__The problem__
Repeat the listing in full, exactly as it stands.

__Information shown__
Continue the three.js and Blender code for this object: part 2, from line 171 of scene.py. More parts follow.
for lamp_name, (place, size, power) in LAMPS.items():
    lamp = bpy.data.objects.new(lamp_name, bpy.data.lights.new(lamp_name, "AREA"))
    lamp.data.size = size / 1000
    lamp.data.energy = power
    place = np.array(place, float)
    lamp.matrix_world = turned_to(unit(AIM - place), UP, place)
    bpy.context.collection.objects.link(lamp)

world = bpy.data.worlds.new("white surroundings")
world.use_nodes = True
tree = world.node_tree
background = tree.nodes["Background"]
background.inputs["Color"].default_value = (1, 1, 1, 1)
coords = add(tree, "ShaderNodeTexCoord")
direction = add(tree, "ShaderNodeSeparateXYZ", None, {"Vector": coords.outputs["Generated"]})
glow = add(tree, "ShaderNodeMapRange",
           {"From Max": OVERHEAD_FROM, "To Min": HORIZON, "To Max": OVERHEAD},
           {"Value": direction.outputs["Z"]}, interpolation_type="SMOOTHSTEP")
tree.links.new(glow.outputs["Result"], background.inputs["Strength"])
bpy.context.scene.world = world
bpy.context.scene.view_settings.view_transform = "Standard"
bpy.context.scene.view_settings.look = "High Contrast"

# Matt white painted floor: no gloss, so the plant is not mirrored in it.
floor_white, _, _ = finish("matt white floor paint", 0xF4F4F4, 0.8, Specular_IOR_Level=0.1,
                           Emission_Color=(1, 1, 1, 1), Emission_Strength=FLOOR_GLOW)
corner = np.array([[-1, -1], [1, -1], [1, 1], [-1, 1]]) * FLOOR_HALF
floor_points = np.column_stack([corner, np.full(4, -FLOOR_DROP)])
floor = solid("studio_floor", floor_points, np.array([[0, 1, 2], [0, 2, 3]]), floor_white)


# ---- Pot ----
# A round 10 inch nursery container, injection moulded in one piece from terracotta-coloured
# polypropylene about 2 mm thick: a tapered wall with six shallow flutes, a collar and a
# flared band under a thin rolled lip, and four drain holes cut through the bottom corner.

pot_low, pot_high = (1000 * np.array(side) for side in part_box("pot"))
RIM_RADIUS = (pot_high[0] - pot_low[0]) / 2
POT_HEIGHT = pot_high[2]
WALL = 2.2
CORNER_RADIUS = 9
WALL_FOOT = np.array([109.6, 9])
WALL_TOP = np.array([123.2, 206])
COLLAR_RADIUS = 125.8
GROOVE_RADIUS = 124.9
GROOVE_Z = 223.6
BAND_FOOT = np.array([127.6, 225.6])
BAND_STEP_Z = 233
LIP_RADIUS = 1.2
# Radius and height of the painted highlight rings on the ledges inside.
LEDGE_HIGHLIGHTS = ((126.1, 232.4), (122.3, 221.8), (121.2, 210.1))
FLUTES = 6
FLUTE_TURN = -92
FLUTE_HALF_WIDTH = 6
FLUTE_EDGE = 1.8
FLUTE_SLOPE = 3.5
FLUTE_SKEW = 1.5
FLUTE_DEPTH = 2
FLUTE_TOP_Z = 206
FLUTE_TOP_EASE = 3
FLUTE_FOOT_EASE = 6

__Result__
Continue the three.js and Blender code for this object: part 2, from line 171 of scene.py. More parts follow.
for lamp_name, (place, size, power) in LAMPS.items():
    lamp = bpy.data.objects.new(lamp_name, bpy.data.lights.new(lamp_name, "AREA"))
    lamp.data.size = size / 1000
    lamp.data.energy = power
    place = np.array(place, float)
    lamp.matrix_world = turned_to(unit(AIM - place), UP, place)
    bpy.context.collection.objects.link(lamp)

world = bpy.data.worlds.new("white surroundings")
world.use_nodes = True
tree = world.node_tree
background = tree.nodes["Background"]
background.inputs["Color"].default_value = (1, 1, 1, 1)
coords = add(tree, "ShaderNodeTexCoord")
direction = add(tree, "ShaderNodeSeparateXYZ", None, {"Vector": coords.outputs["Generated"]})
glow = add(tree, "ShaderNodeMapRange",
           {"From Max": OVERHEAD_FROM, "To Min": HORIZON, "To Max": OVERHEAD},
           {"Value": direction.outputs["Z"]}, interpolation_type="SMOOTHSTEP")
tree.links.new(glow.outputs["Result"], background.inputs["Strength"])
bpy.context.scene.world = world
bpy.context.scene.view_settings.view_transform = "Standard"
bpy.context.scene.view_settings.look = "High Contrast"

# Matt white painted floor: no gloss, so the plant is not mirrored in it.
floor_white, _, _ = finish("matt white floor paint", 0xF4F4F4, 0.8, Specular_IOR_Level=0.1,
                           Emission_Color=(1, 1, 1, 1), Emission_Strength=FLOOR_GLOW)
corner = np.array([[-1, -1], [1, -1], [1, 1], [-1, 1]]) * FLOOR_HALF
floor_points = np.column_stack([corner, np.full(4, -FLOOR_DROP)])
floor = solid("studio_floor", floor_points, np.array([[0, 1, 2], [0, 2, 3]]), floor_white)


# ---- Pot ----
# A round 10 inch nursery container, injection moulded in one piece from terracotta-coloured
# polypropylene about 2 mm thick: a tapered wall with six shallow flutes, a collar and a
# flared band under a thin rolled lip, and four drain holes cut through the bottom corner.

pot_low, pot_high = (1000 * np.array(side) for side in part_box("pot"))
RIM_RADIUS = (pot_high[0] - pot_low[0]) / 2
POT_HEIGHT = pot_high[2]
WALL = 2.2
CORNER_RADIUS = 9
WALL_FOOT = np.array([109.6, 9])
WALL_TOP = np.array([123.2, 206])
COLLAR_RADIUS = 125.8
GROOVE_RADIUS = 124.9
GROOVE_Z = 223.6
BAND_FOOT = np.array([127.6, 225.6])
BAND_STEP_Z = 233
LIP_RADIUS = 1.2
# Radius and height of the painted highlight rings on the ledges inside.
LEDGE_HIGHLIGHTS = ((126.1, 232.4), (122.3, 221.8), (121.2, 210.1))
FLUTES = 6
FLUTE_TURN = -92
FLUTE_HALF_WIDTH = 6
FLUTE_EDGE = 1.8
FLUTE_SLOPE = 3.5
FLUTE_SKEW = 1.5
FLUTE_DEPTH = 2
FLUTE_TOP_Z = 206
FLUTE_TOP_EASE = 3
FLUTE_FOOT_EASE = 6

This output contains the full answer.